Stated problem >> Beginning with the line that contains "for name, shape" and ending with the line that contains "corner_radius = 0.0195", reproduce each line exactly; include both and add nothing.

Data >>
━━━━━━━━━━

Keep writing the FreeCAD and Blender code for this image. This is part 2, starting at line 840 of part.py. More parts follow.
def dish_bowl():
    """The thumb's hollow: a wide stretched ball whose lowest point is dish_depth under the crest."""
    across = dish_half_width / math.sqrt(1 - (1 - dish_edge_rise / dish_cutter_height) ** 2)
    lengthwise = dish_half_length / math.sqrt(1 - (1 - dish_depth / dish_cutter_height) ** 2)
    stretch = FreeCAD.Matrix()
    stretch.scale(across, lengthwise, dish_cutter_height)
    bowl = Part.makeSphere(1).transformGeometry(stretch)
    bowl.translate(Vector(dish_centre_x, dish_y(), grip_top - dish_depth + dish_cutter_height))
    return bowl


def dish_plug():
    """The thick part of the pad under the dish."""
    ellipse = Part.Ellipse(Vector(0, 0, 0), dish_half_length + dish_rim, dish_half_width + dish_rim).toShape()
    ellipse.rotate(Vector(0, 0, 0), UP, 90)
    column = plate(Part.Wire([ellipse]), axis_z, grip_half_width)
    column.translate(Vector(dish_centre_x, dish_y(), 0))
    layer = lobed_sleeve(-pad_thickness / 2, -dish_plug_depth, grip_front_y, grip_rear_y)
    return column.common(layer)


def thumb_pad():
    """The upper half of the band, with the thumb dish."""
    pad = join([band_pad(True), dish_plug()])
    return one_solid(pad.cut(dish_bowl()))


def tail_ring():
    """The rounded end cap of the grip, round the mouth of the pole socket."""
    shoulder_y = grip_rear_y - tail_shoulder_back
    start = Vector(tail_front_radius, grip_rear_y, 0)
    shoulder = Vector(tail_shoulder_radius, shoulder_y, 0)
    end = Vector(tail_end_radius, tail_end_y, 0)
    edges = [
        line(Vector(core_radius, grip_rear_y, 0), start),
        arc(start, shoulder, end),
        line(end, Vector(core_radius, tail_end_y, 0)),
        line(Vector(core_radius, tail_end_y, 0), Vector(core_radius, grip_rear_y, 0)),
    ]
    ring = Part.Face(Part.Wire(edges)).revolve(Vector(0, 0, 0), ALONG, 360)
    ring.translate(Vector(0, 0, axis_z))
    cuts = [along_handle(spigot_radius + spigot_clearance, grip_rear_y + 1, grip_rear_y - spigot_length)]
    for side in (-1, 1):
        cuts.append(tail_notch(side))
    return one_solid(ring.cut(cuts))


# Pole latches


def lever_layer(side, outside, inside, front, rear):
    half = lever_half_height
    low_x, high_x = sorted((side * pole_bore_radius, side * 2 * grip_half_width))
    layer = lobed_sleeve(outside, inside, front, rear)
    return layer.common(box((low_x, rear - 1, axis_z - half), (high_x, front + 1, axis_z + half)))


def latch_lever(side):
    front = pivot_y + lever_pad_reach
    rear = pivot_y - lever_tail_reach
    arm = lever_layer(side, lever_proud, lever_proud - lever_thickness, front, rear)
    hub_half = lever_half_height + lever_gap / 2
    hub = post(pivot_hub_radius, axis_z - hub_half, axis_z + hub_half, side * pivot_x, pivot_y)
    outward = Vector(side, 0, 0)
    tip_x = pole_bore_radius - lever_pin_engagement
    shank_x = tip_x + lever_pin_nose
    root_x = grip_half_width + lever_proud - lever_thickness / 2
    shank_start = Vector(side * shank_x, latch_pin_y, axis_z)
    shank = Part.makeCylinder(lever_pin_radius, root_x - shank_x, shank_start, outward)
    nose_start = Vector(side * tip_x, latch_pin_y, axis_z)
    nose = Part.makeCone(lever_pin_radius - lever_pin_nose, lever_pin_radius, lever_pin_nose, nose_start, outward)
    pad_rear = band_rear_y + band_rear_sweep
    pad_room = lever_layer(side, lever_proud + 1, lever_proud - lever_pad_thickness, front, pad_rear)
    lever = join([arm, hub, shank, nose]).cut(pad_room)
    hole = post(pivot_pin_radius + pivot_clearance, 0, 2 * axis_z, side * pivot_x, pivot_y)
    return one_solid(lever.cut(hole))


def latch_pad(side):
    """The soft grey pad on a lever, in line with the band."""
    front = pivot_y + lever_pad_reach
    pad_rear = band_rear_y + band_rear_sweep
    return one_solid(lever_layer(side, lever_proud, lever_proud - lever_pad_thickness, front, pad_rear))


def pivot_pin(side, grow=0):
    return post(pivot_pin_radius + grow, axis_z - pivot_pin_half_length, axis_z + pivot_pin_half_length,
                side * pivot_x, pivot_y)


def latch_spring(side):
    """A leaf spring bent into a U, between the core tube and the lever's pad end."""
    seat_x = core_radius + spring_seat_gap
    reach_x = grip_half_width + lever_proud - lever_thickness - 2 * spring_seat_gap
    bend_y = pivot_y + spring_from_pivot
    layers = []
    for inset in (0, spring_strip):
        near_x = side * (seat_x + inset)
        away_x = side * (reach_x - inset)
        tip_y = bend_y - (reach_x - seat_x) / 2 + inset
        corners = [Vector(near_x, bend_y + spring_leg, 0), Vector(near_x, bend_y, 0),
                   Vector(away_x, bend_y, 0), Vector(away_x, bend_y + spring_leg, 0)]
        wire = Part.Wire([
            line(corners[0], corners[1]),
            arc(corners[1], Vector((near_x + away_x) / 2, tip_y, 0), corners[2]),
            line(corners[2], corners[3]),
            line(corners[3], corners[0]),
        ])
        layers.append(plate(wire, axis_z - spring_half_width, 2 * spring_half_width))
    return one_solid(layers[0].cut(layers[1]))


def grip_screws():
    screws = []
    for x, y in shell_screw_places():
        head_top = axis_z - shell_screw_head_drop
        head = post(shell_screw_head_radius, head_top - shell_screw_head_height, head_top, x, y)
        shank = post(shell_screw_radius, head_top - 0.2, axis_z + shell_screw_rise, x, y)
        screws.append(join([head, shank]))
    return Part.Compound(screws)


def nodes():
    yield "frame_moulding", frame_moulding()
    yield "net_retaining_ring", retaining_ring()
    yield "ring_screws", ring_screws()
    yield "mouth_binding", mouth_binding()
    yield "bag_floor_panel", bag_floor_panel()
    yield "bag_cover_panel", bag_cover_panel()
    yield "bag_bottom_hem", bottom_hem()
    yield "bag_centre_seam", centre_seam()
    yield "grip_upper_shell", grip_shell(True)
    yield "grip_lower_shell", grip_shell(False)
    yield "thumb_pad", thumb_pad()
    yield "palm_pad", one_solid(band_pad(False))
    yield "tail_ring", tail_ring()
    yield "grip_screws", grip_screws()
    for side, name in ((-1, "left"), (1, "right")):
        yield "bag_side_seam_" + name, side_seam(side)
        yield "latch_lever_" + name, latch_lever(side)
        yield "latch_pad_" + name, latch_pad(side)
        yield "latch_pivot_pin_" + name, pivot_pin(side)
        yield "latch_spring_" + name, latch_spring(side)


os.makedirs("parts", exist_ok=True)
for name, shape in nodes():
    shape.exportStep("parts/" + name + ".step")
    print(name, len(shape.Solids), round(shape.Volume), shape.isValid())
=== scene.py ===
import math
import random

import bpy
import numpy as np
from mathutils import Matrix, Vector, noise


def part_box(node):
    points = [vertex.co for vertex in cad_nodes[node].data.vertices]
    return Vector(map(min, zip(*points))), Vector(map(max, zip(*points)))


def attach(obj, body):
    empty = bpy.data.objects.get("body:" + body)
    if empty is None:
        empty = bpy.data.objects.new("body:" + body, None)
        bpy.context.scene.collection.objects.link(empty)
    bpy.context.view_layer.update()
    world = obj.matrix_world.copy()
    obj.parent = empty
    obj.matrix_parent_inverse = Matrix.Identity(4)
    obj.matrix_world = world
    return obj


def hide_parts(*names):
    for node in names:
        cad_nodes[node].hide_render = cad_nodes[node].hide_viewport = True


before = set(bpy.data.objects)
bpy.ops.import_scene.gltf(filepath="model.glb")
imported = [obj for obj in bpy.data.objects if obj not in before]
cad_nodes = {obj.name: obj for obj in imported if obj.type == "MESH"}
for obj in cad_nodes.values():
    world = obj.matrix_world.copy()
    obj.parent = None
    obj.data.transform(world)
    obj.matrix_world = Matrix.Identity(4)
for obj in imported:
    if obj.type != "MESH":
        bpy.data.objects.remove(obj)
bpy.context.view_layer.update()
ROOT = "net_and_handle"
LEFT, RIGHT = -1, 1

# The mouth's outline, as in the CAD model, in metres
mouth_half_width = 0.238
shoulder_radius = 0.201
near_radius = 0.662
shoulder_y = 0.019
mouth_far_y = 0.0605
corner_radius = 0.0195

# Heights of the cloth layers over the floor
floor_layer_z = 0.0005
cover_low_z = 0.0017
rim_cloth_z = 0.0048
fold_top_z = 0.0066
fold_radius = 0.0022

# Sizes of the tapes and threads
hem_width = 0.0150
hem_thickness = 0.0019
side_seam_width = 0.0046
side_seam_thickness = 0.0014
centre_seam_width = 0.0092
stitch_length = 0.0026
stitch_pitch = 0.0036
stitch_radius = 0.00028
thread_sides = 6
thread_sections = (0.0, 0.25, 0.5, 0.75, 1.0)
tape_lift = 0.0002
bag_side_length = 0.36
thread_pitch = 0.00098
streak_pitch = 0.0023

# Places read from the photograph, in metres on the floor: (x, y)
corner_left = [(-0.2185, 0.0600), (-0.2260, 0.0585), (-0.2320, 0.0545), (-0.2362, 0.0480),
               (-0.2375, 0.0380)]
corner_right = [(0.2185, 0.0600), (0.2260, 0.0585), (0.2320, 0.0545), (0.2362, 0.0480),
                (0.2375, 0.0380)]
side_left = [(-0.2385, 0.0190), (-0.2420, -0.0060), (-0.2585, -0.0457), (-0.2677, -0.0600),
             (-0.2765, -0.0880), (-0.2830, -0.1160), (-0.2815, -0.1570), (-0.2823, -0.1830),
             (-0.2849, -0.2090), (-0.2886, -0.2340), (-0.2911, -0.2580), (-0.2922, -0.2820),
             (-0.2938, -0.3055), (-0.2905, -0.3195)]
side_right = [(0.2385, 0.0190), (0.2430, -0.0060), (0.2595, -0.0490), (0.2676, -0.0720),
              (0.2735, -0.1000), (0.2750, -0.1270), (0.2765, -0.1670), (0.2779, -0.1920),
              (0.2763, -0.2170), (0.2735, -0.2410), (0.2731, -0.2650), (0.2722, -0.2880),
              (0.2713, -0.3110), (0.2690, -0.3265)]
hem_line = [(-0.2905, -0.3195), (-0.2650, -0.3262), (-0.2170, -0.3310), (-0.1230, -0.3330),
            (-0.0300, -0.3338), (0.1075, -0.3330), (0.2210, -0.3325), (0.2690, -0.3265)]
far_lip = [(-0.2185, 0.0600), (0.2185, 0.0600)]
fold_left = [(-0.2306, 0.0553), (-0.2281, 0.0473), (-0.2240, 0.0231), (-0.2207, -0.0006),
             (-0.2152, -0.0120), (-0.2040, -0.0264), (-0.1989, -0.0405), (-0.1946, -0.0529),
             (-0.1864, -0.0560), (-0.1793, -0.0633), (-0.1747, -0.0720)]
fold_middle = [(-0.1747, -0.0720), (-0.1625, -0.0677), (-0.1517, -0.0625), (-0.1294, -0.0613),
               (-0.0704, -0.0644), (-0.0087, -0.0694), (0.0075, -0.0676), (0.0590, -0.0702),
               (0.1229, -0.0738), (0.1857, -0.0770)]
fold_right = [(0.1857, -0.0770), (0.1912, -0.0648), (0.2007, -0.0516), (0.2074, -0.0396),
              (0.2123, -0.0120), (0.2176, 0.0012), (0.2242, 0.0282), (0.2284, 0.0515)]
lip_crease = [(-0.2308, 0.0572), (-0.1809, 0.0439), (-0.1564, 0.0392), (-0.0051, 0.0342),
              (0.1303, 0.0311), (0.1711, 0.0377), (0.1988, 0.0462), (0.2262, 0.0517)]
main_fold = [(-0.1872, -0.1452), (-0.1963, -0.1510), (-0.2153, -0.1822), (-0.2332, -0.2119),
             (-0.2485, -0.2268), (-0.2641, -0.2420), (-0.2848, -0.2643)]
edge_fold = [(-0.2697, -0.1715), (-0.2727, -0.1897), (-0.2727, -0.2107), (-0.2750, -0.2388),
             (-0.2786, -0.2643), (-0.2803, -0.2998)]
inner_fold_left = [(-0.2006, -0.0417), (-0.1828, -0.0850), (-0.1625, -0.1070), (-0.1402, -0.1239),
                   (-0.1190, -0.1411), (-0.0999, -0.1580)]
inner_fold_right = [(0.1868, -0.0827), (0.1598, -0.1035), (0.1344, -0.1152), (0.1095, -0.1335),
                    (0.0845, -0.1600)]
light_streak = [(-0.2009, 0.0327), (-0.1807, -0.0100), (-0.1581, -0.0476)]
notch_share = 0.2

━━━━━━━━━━

Reply to the exercise >>
for name, shape in nodes():
    shape.exportStep("parts/" + name + ".step")
    print(name, len(shape.Solids), round(shape.Volume), shape.isValid())
=== scene.py ===
import math
import random

import bpy
import numpy as np
from mathutils import Matrix, Vector, noise


def part_box(node):
    points = [vertex.co for vertex in cad_nodes[node].data.vertices]
    return Vector(map(min, zip(*points))), Vector(map(max, zip(*points)))


def attach(obj, body):
    empty = bpy.data.objects.get("body:" + body)
    if empty is None:
        empty = bpy.data.objects.new("body:" + body, None)
        bpy.context.scene.collection.objects.link(empty)
    bpy.context.view_layer.update()
    world = obj.matrix_world.copy()
    obj.parent = empty
    obj.matrix_parent_inverse = Matrix.Identity(4)
    obj.matrix_world = world
    return obj


def hide_parts(*names):
    for node in names:
        cad_nodes[node].hide_render = cad_nodes[node].hide_viewport = True


before = set(bpy.data.objects)
bpy.ops.import_scene.gltf(filepath="model.glb")
imported = [obj for obj in bpy.data.objects if obj not in before]
cad_nodes = {obj.name: obj for obj in imported if obj.type == "MESH"}
for obj in cad_nodes.values():
    world = obj.matrix_world.copy()
    obj.parent = None
    obj.data.transform(world)
    obj.matrix_world = Matrix.Identity(4)
for obj in imported:
    if obj.type != "MESH":
        bpy.data.objects.remove(obj)
bpy.context.view_layer.update()
ROOT = "net_and_handle"
LEFT, RIGHT = -1, 1

# The mouth's outline, as in the CAD model, in metres
mouth_half_width = 0.238
shoulder_radius = 0.201
near_radius = 0.662
shoulder_y = 0.019
mouth_far_y = 0.0605
corner_radius = 0.0195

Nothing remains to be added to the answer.